- _WRITTEN TASK_:
Would you output the whole listing below, exactly as it reads?

- _DATASET EXTRACT_:
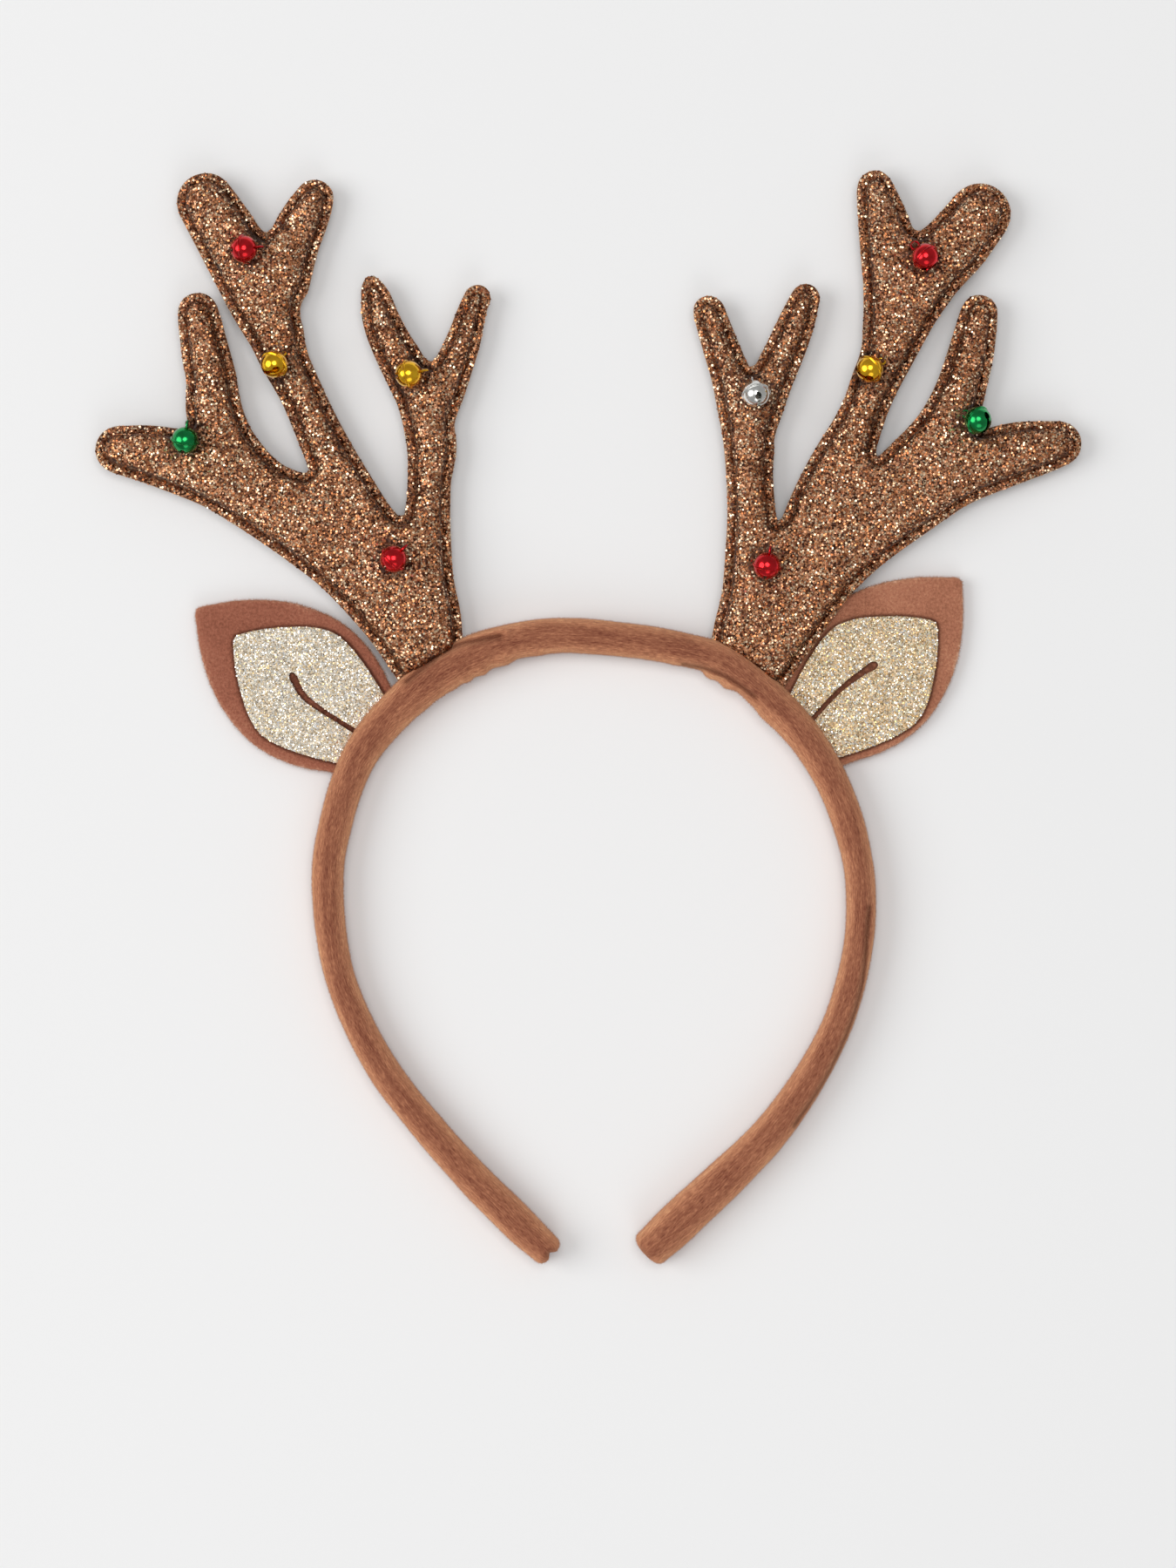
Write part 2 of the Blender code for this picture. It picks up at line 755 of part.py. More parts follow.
def bell_slot():
    # A straight slot with a round hole at each end.
    neck = SLOT_END_OUT - 1.1 * SLOT_END_RADIUS
    half = [(neck, -SLOT_WIDTH / 2)]
    for degrees in range(-120, 121, 80):
        angle = math.radians(degrees)
        across = SLOT_END_OUT + SLOT_END_RADIUS * math.cos(angle)
        half.append((across, SLOT_END_RADIUS * math.sin(angle)))
    half.append((neck, SLOT_WIDTH / 2))
    outline = half + [(-x, -y) for x, y in half]
    bm = bmesh.new()
    lower = [bm.verts.new((x, y, -2.0 * BELL_RADIUS)) for x, y in outline]
    bottom = bm.faces.new(lower)
    raised = bmesh.ops.extrude_face_region(bm, geom=[bottom])["geom"]
    upper = [item for item in raised if isinstance(item, bmesh.types.BMVert)]
    bmesh.ops.translate(bm, vec=(0.0, 0.0, 1.6 * BELL_RADIUS), verts=upper)
    bmesh.ops.recalc_face_normals(bm, faces=bm.faces)
    return bm


def bell_loop():
    bm = bmesh.new()
    rings = []
    for step in range(LOOP_SIDES):
        turn = 2 * math.pi * (step + 0.5) / LOOP_SIDES
        outward = Vector((math.cos(turn), 0.0, math.sin(turn)))
        ring = []
        for side in range(WIRE_SIDES):
            angle = 2 * math.pi * side / WIRE_SIDES
            offset = outward * math.cos(angle) + Vector((0.0, math.sin(angle), 0.0))
            centre = outward * LOOP_RADIUS + Vector((0.0, 0.0, BELL_RADIUS + LOOP_OUT))
            ring.append(bm.verts.new(centre + offset * LOOP_WIRE))
        rings.append(ring)
    for near, far in zip(rings, rings[1:] + rings[:1]):
        for i in range(WIRE_SIDES):
            j = (i + 1) % WIRE_SIDES
            bm.faces.new((near[i], near[j], far[j], far[i]))
    bmesh.ops.recalc_face_normals(bm, faces=bm.faces)
    return bm


def bell_mesh(material):
    # One bell, finished once. Every bell is a copy of it.
    body = add_object("bell_body", bell_body(), material, None)
    helpers = [body]
    steps = (
        ("hollow", bell_hollow(), "DIFFERENCE"),
        ("slot", bell_slot(), "DIFFERENCE"),
        ("loop", bell_loop(), "UNION"),
    )
    for name, bm, operation in steps:
        helper = add_object(name, bm, material, None)
        helpers.append(helper)
        modifier = body.modifiers.new(name, "BOOLEAN")
        modifier.operation = operation
        modifier.object = helper
    graph = bpy.context.evaluated_depsgraph_get()
    mesh = bpy.data.meshes.new_from_object(body.evaluated_get(graph))
    for helper in helpers:
        bpy.data.objects.remove(helper)
    return mesh


def bell_turn(heading, lift, turn):
    # The loop's way, which starts along +Z, is laid over to the heading.
    slot = Matrix.Rotation(math.radians(turn), 4, "Z")
    lay = Matrix.Rotation(math.radians(90.0 - lift), 4, "Y")
    swing = Matrix.Rotation(math.radians(heading), 4, "Z")
    return swing @ lay @ slot


def bell_height(mesh, rotation, x, y, stuffing):
    # The lowest height at which the bell clears the fabric under it.
    spots = np.array([(rotation @ vert.co)[:] for vert in mesh.vertices]) / MM
    fabric = ANTLER_MIDDLE + MARGIN_THICKNESS / 2 + stuffing.at(spots[:, :2] + (x, y))
    return float((fabric - spots[:, 2]).max()) + BELL_SEAT_GAP


def build():
    clear_scene()
    materials = {name: make_material(name) for name in MATERIALS}
    headband = bpy.data.objects.new("headband", None)
    bpy.context.scene.collection.objects.link(headband)

    band = add_object("band", make_band(), materials["velvet"], headband)
    sides = {"left": LEFT_TINES, "right": RIGHT_TINES}
    stuffings = {}
    for side, tines in sides.items():
        stuffings[side] = Stuffing(tines)
        antler = make_antler(tines, stuffings[side])
        add_object(f"antler_{side}", antler, materials["glitter_fabric"], headband)
        add_object(f"ear_{side}", make_ear(side, tines), materials["velour"], headband)
        panel = make_panel(side, tines)
        add_object(f"ear_panel_{side}", panel, materials["pale_glitter"], headband)

        half = MARGIN_THICKNESS / 2
        antler_pocket = pocket(
            lambda points: tines_field(points, tines),
            TAB_END,
            ANTLER_MIDDLE - half,
            ANTLER_MIDDLE + half,
            *tines_box(tines),
        )
        cut_away(band, antler_pocket, f"antler_pocket_{side}", headband)
        ear_pocket = pocket(
            lambda points: ear_field(points, side, tines),
            EAR_TAB_END,
            EAR_LOW,
            EAR_LOW + EAR_THICKNESS + GAP + PANEL_THICKNESS,
            *ear_box(side),
        )
        cut_away(band, ear_pocket, f"ear_pocket_{side}", headband)

    shared = bell_mesh(materials["gold"])
    for name, (x, y, heading, lift, turn, colour) in BELLS.items():
        side = name.split("_")[1]
        rotation = bell_turn(heading, lift, turn)
        z = bell_height(shared, rotation, x, y, stuffings[side])
        mesh = shared.copy()
        mesh.materials.clear()
        bell = add_mesh_object(name, mesh, materials[colour], headband)
        bell.matrix_world = Matrix.Translation(Vector((x, y, z)) * MM) @ rotation


build()
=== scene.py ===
# Reindeer antler headband, lying face up on a table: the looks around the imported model.

import math

import bmesh
import bpy
import numpy as np
from mathutils import Matrix, Vector, kdtree, noise
from mathutils.geometry import delaunay_2d_cdt


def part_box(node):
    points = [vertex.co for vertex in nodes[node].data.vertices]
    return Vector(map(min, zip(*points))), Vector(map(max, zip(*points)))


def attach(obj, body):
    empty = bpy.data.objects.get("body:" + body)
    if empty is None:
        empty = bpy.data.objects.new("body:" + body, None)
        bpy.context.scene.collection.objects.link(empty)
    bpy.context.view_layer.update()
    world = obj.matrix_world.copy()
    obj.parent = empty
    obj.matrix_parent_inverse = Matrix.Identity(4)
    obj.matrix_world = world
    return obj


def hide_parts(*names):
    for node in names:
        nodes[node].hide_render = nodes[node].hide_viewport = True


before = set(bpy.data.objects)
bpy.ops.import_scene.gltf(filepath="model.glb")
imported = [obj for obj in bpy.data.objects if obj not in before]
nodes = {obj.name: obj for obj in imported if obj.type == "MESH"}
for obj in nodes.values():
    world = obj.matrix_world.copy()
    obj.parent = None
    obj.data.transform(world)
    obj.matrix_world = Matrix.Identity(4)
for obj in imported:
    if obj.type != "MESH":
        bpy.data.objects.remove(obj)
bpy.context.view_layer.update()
mm = 0.001  # all sizes below are in millimetres, and meshes are scaled by this as they are made
print("frame loaded")


# Colours, nodes and materials

def linear(hexColour):
    parts = [int(hexColour[i:i + 2], 16) / 255 for i in (1, 3, 5)]
    return (*[p / 12.92 if p <= 0.04045 else ((p + 0.055) / 1.055) ** 2.4 for p in parts], 1.0)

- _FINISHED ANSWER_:
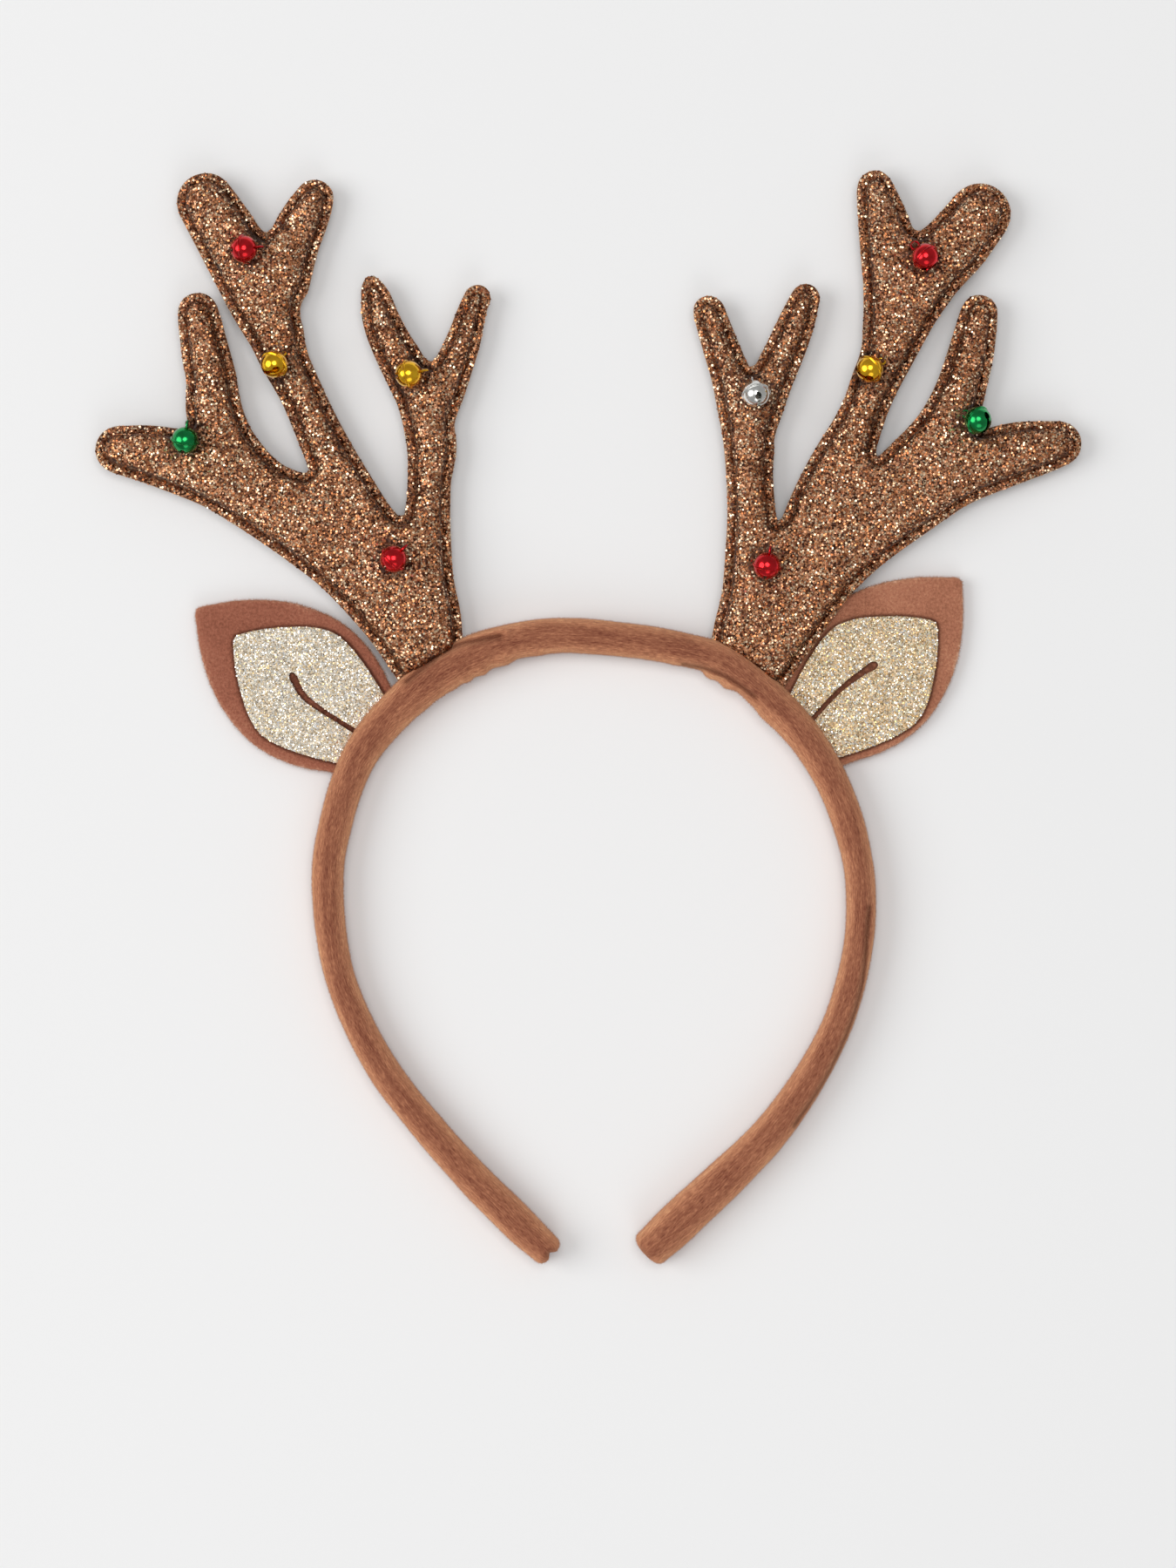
Write part 2 of the Blender code for this picture. It picks up at line 755 of part.py. More parts follow.
def bell_slot():
    # A straight slot with a round hole at each end.
    neck = SLOT_END_OUT - 1.1 * SLOT_END_RADIUS
    half = [(neck, -SLOT_WIDTH / 2)]
    for degrees in range(-120, 121, 80):
        angle = math.radians(degrees)
        across = SLOT_END_OUT + SLOT_END_RADIUS * math.cos(angle)
        half.append((across, SLOT_END_RADIUS * math.sin(angle)))
    half.append((neck, SLOT_WIDTH / 2))
    outline = half + [(-x, -y) for x, y in half]
    bm = bmesh.new()
    lower = [bm.verts.new((x, y, -2.0 * BELL_RADIUS)) for x, y in outline]
    bottom = bm.faces.new(lower)
    raised = bmesh.ops.extrude_face_region(bm, geom=[bottom])["geom"]
    upper = [item for item in raised if isinstance(item, bmesh.types.BMVert)]
    bmesh.ops.translate(bm, vec=(0.0, 0.0, 1.6 * BELL_RADIUS), verts=upper)
    bmesh.ops.recalc_face_normals(bm, faces=bm.faces)
    return bm


def bell_loop():
    bm = bmesh.new()
    rings = []
    for step in range(LOOP_SIDES):
        turn = 2 * math.pi * (step + 0.5) / LOOP_SIDES
        outward = Vector((math.cos(turn), 0.0, math.sin(turn)))
        ring = []
        for side in range(WIRE_SIDES):
            angle = 2 * math.pi * side / WIRE_SIDES
            offset = outward * math.cos(angle) + Vector((0.0, math.sin(angle), 0.0))
            centre = outward * LOOP_RADIUS + Vector((0.0, 0.0, BELL_RADIUS + LOOP_OUT))
            ring.append(bm.verts.new(centre + offset * LOOP_WIRE))
        rings.append(ring)
    for near, far in zip(rings, rings[1:] + rings[:1]):
        for i in range(WIRE_SIDES):
            j = (i + 1) % WIRE_SIDES
            bm.faces.new((near[i], near[j], far[j], far[i]))
    bmesh.ops.recalc_face_normals(bm, faces=bm.faces)
    return bm


def bell_mesh(material):
    # One bell, finished once. Every bell is a copy of it.
    body = add_object("bell_body", bell_body(), material, None)
    helpers = [body]
    steps = (
        ("hollow", bell_hollow(), "DIFFERENCE"),
        ("slot", bell_slot(), "DIFFERENCE"),
        ("loop", bell_loop(), "UNION"),
    )
    for name, bm, operation in steps:
        helper = add_object(name, bm, material, None)
        helpers.append(helper)
        modifier = body.modifiers.new(name, "BOOLEAN")
        modifier.operation = operation
        modifier.object = helper
    graph = bpy.context.evaluated_depsgraph_get()
    mesh = bpy.data.meshes.new_from_object(body.evaluated_get(graph))
    for helper in helpers:
        bpy.data.objects.remove(helper)
    return mesh


def bell_turn(heading, lift, turn):
    # The loop's way, which starts along +Z, is laid over to the heading.
    slot = Matrix.Rotation(math.radians(turn), 4, "Z")
    lay = Matrix.Rotation(math.radians(90.0 - lift), 4, "Y")
    swing = Matrix.Rotation(math.radians(heading), 4, "Z")
    return swing @ lay @ slot


def bell_height(mesh, rotation, x, y, stuffing):
    # The lowest height at which the bell clears the fabric under it.
    spots = np.array([(rotation @ vert.co)[:] for vert in mesh.vertices]) / MM
    fabric = ANTLER_MIDDLE + MARGIN_THICKNESS / 2 + stuffing.at(spots[:, :2] + (x, y))
    return float((fabric - spots[:, 2]).max()) + BELL_SEAT_GAP


def build():
    clear_scene()
    materials = {name: make_material(name) for name in MATERIALS}
    headband = bpy.data.objects.new("headband", None)
    bpy.context.scene.collection.objects.link(headband)

    band = add_object("band", make_band(), materials["velvet"], headband)
    sides = {"left": LEFT_TINES, "right": RIGHT_TINES}
    stuffings = {}
    for side, tines in sides.items():
        stuffings[side] = Stuffing(tines)
        antler = make_antler(tines, stuffings[side])
        add_object(f"antler_{side}", antler, materials["glitter_fabric"], headband)
        add_object(f"ear_{side}", make_ear(side, tines), materials["velour"], headband)
        panel = make_panel(side, tines)
        add_object(f"ear_panel_{side}", panel, materials["pale_glitter"], headband)

        half = MARGIN_THICKNESS / 2
        antler_pocket = pocket(
            lambda points: tines_field(points, tines),
            TAB_END,
            ANTLER_MIDDLE - half,
            ANTLER_MIDDLE + half,
            *tines_box(tines),
        )
        cut_away(band, antler_pocket, f"antler_pocket_{side}", headband)
        ear_pocket = pocket(
            lambda points: ear_field(points, side, tines),
            EAR_TAB_END,
            EAR_LOW,
            EAR_LOW + EAR_THICKNESS + GAP + PANEL_THICKNESS,
            *ear_box(side),
        )
        cut_away(band, ear_pocket, f"ear_pocket_{side}", headband)

    shared = bell_mesh(materials["gold"])
    for name, (x, y, heading, lift, turn, colour) in BELLS.items():
        side = name.split("_")[1]
        rotation = bell_turn(heading, lift, turn)
        z = bell_height(shared, rotation, x, y, stuffings[side])
        mesh = shared.copy()
        mesh.materials.clear()
        bell = add_mesh_object(name, mesh, materials[colour], headband)
        bell.matrix_world = Matrix.Translation(Vector((x, y, z)) * MM) @ rotation


build()
=== scene.py ===
# Reindeer antler headband, lying face up on a table: the looks around the imported model.

import math

import bmesh
import bpy
import numpy as np
from mathutils import Matrix, Vector, kdtree, noise
from mathutils.geometry import delaunay_2d_cdt


def part_box(node):
    points = [vertex.co for vertex in nodes[node].data.vertices]
    return Vector(map(min, zip(*points))), Vector(map(max, zip(*points)))


def attach(obj, body):
    empty = bpy.data.objects.get("body:" + body)
    if empty is None:
        empty = bpy.data.objects.new("body:" + body, None)
        bpy.context.scene.collection.objects.link(empty)
    bpy.context.view_layer.update()
    world = obj.matrix_world.copy()
    obj.parent = empty
    obj.matrix_parent_inverse = Matrix.Identity(4)
    obj.matrix_world = world
    return obj


def hide_parts(*names):
    for node in names:
        nodes[node].hide_render = nodes[node].hide_viewport = True


before = set(bpy.data.objects)
bpy.ops.import_scene.gltf(filepath="model.glb")
imported = [obj for obj in bpy.data.objects if obj not in before]
nodes = {obj.name: obj for obj in imported if obj.type == "MESH"}
for obj in nodes.values():
    world = obj.matrix_world.copy()
    obj.parent = None
    obj.data.transform(world)
    obj.matrix_world = Matrix.Identity(4)
for obj in imported:
    if obj.type != "MESH":
        bpy.data.objects.remove(obj)
bpy.context.view_layer.update()
mm = 0.001  # all sizes below are in millimetres, and meshes are scaled by this as they are made
print("frame loaded")


# Colours, nodes and materials

def linear(hexColour):
    parts = [int(hexColour[i:i + 2], 16) / 255 for i in (1, 3, 5)]
    return (*[p / 12.92 if p <= 0.04045 else ((p + 0.055) / 1.055) ** 2.4 for p in parts], 1.0)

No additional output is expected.